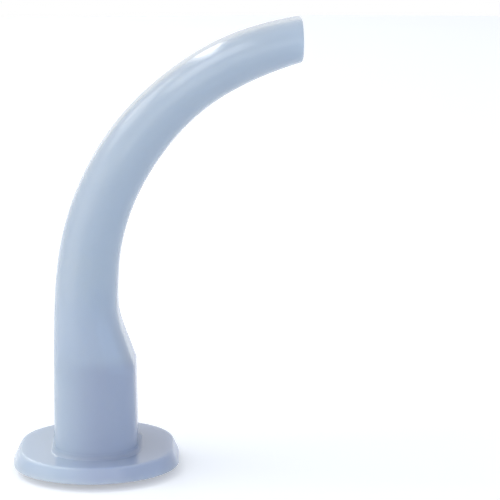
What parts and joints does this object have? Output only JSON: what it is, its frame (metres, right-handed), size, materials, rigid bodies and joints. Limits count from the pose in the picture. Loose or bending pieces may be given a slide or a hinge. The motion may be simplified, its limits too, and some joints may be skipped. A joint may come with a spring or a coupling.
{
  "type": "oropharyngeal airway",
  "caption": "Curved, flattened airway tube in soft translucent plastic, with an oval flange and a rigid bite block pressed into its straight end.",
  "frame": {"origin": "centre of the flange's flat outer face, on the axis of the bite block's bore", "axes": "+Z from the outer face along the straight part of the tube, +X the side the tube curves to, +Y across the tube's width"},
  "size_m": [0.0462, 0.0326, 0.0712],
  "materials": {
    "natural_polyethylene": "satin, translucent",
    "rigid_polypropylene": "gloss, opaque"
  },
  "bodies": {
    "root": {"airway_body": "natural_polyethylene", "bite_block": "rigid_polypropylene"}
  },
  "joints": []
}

************

### Exercise directions
Please reproduce each line exactly as written.

### Response below
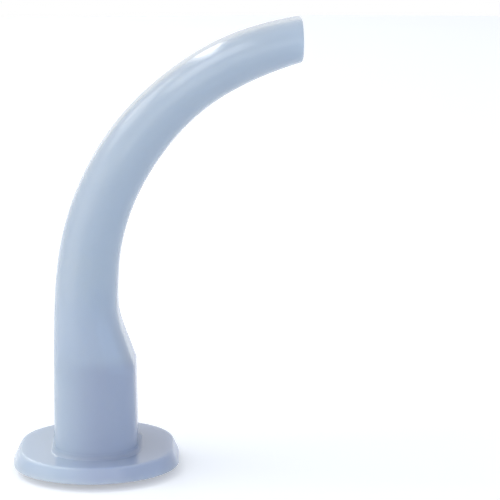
What parts and joints does this object have? Output only JSON: what it is, its frame (metres, right-handed), size, materials, rigid bodies and joints. Limits count from the pose in the picture. Loose or bending pieces may be given a slide or a hinge. The motion may be simplified, its limits too, and some joints may be skipped. A joint may come with a spring or a coupling.
{
  "type": "oropharyngeal airway",
  "caption": "Curved, flattened airway tube in soft translucent plastic, with an oval flange and a rigid bite block pressed into its straight end.",
  "frame": {"origin": "centre of the flange's flat outer face, on the axis of the bite block's bore", "axes": "+Z from the outer face along the straight part of the tube, +X the side the tube curves to, +Y across the tube's width"},
  "size_m": [0.0462, 0.0326, 0.0712],
  "materials": {
    "natural_polyethylene": "satin, translucent",
    "rigid_polypropylene": "gloss, opaque"
  },
  "bodies": {
    "root": {"airway_body": "natural_polyethylene", "bite_block": "rigid_polypropylene"}
  },
  "joints": []
}